La oferta musical es amplia y variada; en los clubes nocturnos de música en vivo y en las salas formales de conciertos hay para escoger de acuerdo con la saudade y el cosquilleo del momento: desde el tango y el son montuno, pasando por boleros de toda la vida, los acordeones y vallenatos de Colombia, la samba brasileña hasta la percusión de cajón y tacón de los peruanos afrodescendientes. En estos contextos nocturnos es donde, además de la difusión de las tradiciones musicales “puras”, acontece inevitablemente el encuentro entre los músicos de diferentes procedencias culturales y estilos musicales que paulatinamente intercambian y experimentan fusiones e hibridaciones sonoras, propiciando así innovaciones.
Y claro y obviamente y cómo no, México “qué herido”, perdón, querido, también hace alarde de presencia.
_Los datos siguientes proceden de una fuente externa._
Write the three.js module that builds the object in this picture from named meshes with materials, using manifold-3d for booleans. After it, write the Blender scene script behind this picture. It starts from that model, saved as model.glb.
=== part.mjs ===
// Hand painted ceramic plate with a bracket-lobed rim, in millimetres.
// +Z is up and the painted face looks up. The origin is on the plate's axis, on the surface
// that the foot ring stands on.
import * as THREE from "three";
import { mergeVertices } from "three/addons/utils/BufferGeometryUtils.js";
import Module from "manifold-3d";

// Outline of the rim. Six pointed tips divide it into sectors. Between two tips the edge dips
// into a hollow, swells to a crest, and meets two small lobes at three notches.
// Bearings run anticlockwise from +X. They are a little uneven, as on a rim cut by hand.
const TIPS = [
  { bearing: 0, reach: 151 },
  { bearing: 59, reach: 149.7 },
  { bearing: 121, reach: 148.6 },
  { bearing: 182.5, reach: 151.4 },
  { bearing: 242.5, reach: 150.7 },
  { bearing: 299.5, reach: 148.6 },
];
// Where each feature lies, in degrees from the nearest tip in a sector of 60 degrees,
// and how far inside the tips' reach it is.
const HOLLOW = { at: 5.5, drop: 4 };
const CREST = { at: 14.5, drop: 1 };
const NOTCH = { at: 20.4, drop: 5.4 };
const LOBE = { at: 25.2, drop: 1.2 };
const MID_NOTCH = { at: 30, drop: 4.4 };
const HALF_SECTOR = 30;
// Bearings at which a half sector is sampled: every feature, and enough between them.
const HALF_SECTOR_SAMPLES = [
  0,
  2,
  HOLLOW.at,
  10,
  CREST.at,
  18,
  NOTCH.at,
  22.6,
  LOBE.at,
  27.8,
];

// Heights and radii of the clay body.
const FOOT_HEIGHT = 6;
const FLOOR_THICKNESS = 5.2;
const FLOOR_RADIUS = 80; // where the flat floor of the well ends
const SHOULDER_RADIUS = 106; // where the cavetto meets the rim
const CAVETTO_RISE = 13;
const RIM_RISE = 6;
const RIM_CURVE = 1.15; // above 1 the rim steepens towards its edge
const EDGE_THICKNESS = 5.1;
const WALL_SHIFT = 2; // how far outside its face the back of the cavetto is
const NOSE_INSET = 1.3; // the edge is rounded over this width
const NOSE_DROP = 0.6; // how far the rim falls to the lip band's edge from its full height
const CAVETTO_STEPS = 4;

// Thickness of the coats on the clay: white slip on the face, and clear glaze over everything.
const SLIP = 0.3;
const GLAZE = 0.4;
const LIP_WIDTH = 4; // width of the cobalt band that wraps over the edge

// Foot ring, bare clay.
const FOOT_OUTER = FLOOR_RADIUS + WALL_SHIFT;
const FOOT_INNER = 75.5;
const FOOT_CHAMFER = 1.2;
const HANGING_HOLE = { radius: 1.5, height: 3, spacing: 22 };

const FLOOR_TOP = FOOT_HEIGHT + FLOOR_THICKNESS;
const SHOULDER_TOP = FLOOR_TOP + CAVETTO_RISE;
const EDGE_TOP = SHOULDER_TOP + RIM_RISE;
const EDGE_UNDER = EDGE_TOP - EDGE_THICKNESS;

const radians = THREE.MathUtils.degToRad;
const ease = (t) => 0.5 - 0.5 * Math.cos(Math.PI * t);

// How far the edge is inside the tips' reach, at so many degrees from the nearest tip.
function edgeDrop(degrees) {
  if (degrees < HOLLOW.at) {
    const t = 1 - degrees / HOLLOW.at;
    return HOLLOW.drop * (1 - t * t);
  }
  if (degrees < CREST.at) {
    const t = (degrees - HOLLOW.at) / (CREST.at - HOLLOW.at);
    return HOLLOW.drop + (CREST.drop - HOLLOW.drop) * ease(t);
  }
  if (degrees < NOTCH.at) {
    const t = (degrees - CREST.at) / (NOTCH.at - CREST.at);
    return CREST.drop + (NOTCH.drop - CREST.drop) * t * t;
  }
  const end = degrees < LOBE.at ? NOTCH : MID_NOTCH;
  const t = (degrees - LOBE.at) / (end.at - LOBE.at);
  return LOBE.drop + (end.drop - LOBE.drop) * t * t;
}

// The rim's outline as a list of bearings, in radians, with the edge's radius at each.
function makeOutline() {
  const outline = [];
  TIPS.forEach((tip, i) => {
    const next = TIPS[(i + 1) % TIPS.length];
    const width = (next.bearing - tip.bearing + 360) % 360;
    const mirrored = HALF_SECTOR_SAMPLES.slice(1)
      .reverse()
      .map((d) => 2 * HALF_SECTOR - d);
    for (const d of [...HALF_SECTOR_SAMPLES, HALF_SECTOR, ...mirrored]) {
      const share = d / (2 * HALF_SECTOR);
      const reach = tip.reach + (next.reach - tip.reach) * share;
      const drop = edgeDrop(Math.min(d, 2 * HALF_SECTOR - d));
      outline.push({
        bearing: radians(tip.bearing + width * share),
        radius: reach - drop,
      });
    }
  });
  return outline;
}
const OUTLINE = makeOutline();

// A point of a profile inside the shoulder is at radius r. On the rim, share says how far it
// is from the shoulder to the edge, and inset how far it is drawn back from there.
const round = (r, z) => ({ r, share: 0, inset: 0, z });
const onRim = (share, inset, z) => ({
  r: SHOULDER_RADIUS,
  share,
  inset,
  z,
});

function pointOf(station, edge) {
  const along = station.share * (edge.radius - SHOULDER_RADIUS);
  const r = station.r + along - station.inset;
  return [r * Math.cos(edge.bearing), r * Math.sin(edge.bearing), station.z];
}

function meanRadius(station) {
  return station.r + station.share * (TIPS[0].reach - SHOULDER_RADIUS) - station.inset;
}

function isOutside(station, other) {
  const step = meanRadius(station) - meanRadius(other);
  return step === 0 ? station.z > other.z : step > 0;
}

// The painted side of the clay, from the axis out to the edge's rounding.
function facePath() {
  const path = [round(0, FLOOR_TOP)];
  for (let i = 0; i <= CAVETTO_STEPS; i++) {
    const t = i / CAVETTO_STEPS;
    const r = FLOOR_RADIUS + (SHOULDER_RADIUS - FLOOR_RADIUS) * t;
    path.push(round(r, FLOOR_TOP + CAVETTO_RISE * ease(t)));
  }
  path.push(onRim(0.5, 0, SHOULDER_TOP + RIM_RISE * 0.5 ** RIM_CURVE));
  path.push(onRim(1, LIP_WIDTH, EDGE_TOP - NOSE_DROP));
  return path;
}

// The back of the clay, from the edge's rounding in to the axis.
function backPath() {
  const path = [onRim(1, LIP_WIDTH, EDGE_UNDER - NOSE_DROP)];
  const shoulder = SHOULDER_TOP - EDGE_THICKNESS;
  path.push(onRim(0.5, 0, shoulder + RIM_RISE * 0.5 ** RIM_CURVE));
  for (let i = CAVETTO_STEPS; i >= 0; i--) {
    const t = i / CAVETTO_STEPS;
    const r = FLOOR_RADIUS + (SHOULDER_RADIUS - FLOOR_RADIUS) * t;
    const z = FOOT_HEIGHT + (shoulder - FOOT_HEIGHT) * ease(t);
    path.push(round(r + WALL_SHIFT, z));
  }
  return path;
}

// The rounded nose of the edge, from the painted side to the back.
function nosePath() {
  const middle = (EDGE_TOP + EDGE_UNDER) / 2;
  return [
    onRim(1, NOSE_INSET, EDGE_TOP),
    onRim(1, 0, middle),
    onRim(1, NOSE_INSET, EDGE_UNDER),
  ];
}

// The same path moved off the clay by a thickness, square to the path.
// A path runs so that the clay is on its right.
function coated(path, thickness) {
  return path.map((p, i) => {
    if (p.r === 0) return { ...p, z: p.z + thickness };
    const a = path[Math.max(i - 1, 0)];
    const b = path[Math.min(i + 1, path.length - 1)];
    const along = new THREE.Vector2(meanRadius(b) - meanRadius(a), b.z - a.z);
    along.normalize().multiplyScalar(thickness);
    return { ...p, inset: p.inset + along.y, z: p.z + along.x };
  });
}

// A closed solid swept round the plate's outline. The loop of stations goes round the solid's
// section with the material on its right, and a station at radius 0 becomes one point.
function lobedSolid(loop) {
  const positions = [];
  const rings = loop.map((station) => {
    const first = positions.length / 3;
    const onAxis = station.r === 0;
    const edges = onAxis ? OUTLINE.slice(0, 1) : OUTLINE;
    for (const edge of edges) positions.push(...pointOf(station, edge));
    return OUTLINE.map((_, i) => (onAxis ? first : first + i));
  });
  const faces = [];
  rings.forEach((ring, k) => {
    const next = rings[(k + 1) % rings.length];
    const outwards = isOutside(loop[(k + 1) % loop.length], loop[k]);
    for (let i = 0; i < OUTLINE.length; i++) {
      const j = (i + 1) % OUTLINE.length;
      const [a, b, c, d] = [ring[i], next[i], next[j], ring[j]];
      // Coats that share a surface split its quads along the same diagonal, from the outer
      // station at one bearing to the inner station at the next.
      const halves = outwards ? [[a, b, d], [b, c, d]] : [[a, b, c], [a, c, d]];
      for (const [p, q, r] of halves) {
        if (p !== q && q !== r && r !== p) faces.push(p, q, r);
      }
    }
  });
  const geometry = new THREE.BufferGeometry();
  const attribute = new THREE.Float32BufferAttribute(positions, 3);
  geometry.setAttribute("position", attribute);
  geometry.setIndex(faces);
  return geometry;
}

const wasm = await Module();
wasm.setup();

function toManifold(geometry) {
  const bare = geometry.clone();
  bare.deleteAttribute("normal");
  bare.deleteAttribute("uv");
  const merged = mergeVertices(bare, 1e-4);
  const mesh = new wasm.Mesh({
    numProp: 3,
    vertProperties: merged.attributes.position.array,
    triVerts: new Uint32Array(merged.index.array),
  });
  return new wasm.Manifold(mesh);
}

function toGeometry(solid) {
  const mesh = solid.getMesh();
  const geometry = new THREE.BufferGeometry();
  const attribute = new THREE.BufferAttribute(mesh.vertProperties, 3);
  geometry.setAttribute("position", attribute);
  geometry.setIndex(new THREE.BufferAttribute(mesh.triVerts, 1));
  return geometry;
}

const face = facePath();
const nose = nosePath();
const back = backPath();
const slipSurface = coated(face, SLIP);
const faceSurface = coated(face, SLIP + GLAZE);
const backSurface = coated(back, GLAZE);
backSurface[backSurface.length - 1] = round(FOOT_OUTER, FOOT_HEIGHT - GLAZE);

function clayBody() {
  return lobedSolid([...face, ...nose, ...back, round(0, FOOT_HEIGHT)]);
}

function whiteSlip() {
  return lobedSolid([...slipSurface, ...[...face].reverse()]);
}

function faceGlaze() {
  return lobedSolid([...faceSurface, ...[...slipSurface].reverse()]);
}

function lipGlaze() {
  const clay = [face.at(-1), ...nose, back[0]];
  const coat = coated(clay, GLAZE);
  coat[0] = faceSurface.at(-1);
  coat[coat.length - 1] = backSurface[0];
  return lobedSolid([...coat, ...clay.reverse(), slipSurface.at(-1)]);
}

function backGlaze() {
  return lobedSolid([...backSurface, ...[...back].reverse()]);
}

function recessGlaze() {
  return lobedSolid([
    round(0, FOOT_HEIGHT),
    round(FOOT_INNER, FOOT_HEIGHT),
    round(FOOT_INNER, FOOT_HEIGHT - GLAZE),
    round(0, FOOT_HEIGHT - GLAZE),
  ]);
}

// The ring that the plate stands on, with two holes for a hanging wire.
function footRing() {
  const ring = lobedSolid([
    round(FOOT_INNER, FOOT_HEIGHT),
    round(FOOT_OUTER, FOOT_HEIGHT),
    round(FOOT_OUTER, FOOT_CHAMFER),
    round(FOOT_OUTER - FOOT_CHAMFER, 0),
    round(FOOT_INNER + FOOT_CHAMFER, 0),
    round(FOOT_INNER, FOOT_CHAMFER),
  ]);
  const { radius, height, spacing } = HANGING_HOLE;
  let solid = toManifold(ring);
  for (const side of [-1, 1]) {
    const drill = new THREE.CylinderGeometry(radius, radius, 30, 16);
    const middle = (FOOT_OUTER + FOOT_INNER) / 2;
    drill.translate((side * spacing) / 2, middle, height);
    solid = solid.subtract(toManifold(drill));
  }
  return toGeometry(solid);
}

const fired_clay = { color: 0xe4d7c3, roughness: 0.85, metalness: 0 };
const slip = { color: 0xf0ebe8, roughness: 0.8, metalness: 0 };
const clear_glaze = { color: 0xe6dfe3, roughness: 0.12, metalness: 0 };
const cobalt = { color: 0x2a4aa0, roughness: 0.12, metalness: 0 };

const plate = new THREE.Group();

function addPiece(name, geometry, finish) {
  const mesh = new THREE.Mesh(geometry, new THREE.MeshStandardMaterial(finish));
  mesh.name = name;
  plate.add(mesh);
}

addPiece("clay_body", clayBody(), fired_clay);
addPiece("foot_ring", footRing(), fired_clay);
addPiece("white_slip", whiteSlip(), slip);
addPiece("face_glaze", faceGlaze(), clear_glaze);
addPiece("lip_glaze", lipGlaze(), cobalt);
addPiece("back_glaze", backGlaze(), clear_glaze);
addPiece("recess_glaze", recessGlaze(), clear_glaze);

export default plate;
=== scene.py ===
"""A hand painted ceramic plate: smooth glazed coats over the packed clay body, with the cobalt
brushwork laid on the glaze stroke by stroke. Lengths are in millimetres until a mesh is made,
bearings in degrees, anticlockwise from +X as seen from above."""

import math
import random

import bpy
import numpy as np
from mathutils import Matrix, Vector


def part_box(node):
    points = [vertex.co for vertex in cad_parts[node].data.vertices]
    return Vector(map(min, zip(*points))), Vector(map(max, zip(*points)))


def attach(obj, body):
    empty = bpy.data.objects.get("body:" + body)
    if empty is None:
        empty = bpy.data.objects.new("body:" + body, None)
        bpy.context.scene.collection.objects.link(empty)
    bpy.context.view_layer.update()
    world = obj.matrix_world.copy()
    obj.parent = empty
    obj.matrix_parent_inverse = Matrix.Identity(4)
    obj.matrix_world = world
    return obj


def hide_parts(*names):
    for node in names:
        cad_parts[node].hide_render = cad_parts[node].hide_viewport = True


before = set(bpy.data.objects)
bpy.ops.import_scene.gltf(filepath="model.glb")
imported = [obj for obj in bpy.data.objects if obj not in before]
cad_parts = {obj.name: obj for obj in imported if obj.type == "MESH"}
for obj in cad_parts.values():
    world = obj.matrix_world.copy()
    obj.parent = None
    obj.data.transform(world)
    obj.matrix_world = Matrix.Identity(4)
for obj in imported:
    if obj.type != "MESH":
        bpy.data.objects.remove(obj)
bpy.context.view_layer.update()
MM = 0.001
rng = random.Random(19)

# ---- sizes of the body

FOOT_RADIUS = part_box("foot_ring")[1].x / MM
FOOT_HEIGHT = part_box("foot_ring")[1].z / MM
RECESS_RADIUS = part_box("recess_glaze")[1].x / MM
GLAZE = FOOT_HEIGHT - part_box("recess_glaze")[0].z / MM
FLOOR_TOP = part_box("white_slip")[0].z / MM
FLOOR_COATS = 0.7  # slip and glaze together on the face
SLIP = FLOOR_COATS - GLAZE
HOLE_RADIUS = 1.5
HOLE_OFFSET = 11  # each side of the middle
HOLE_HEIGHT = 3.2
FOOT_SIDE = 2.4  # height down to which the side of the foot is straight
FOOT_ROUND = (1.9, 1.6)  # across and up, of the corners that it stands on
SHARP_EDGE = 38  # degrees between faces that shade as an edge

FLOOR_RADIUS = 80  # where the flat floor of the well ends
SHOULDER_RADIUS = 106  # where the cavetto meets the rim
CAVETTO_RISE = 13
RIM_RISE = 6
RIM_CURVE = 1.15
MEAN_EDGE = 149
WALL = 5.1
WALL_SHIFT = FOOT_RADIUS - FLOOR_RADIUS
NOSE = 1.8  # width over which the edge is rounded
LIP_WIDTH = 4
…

Los eléctricos sonideros tropicales, por ejemplo, que volaron de la Doctores a las Europas, ponen a brincar felices hasta el amanecer a treintañeros ibéricos, seguidores –la mayoría– de la pujante fuerza política de Podemos, promotores de asambleas barriales y solidarios hasta la médula con la causa de los 43.
Y los mariachis, los infaltables e imprescindibles mariachis, se plantan muy a la Garibaldi en la Puerta del Sol y tocan y cantan “Cielito lindo”, alegrando los corazones las tantas marchas de protesta que ahí se concentran, guiñando el ojo para las selfies de los turistas y esperando ser contratados para amenizar opulentas fiestas en los amplios jardines afrancesados de la clase pudiente en los barrios residenciales por allá en el noroeste urbano.